South Luangwa is currently home to about 3,000 elephants. Here, too, pressure on the population is steadily increasing due to the rapidly growing population and the expansion of human activities.
CSL has been in existence for 19 years and takes a multi-faceted approach to wildlife conservation in the Luangwa Valley. Working closely with the Department of National Parks and Wildlife (DNPW) and Community Resource Boards (CRBs), effective measures, including foot patrols and aerial surveillance, for example, are used to combat wildlife crime.

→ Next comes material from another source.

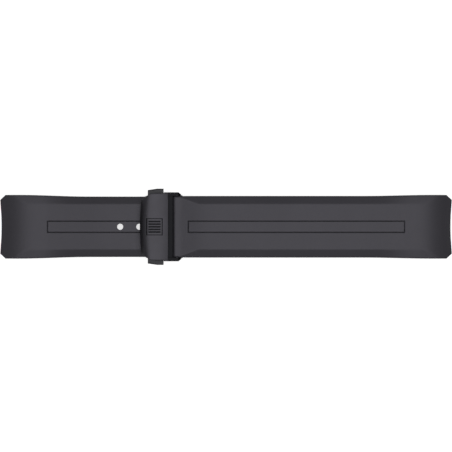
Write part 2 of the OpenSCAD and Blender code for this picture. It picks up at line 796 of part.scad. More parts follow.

The organization provides refresher training for law enforcement officers, equipment, uniforms, vehicles, fuel and maintenance, radio networks, IT and databases, infrastructure development, and wildlife crime detection and prosecution in support of operations throughout the ecosystem.
In 2007, a Human-Wildlife Conflict (HWC) team was established with community-based field staff. The goal is to use HWC mitigation techniques. These measures hold great potential to reduce wildlife damage and improve the relationship between local communities, wildlife managers, and conservation authorities. CSL employs 110 full-time staff, including 80 community-based rangers.
The organization currently supports about 80% of the fuel of the anti-poaching patrol operations in South Luangwa. Over the past 3 months, quite a few anti-poaching operations have been successfully conducted in the national park and surrounding wildlife management zones. In addition, several wild animals, including 1 elephant, were freed from wire snare traps by the CSL veterinarian and thus rescued.